冷凍ズワイガニ高騰、旅館悲鳴「奪い合い」 国内産影響心配、プラン値上げも

 冬のカニシーズンを迎え、手頃な価格で人気の輸入冷凍ズワイガニが昨年の約2倍に高騰している。要因は海外でのカニ需要増で、高値解消の見通しは立っていない。来年2月にも予定されている観光支援事業「GoToトラベル」の再開を前に、旅行プランの価格が引き上げられるなど影響が出ている。

 「カニの奪い合いになっている。昨年2万円だったプランなら5千円程度は値上げせざるを得ない」。京都府北部の丹後地域の旅館経営者は漏らす。

 大阪市中央卸売市場の今年9月の冷凍ズワイガニの平均価格(国内産を含む)は昨年の1.8倍となる1キロ当たり5198円で、過去5年間で最も高い値になり、全体の8割を占めるロシア産の価格は約2倍に上がった。丹後の観光事業者からは「松葉ガニの市場価格も上がるのでは」と心配する声が聞かれる。

 世界的に健康ブームで水産物の人気が高まり、中国などでカニの購買意欲が上がっている。大手水産会社は高騰の理由を米国の旺盛なカニ需要と指摘する。近年、米国人の収入増でカニを買う消費者が増え、販路も量販店や通信販売に拡大。今年は米アラスカ産が想定以上に買われたため、春以降のカナダ、ロシア産が昨年の倍以上に上昇したとみる。同社は「米国市場が好調な限りはこの先もカニの高値、供給難は続くだろう」と説明する。

 高値のため旅行商品の価格も上昇している。JTBは国内産を含むカニのプランを前年比3千~5千円、日本旅行も同2千~7千円引き上げた。
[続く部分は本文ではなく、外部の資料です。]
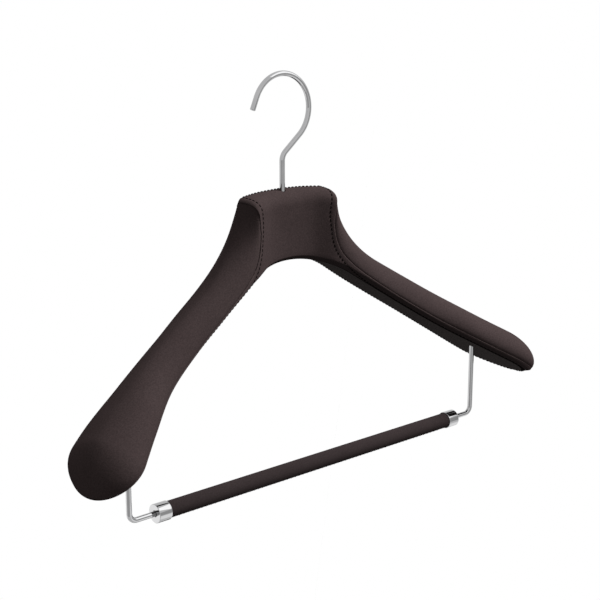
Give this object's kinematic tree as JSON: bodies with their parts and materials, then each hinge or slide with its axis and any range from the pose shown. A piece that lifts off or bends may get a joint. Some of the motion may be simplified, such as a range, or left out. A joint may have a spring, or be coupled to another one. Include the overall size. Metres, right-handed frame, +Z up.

 新型コロナウイルスの緊急事態宣言が解除され、京都府京丹後市の観光公社は「夏場に苦戦した観光需要を挽回したい」と、京阪神の主要駅にカニ漁解禁の広告を出すなど誘客に力を入れるが、「平日の予約が鈍いと聞いている。宿は例年通りの客足があるか不安だろう」と高値の影響を懸念する。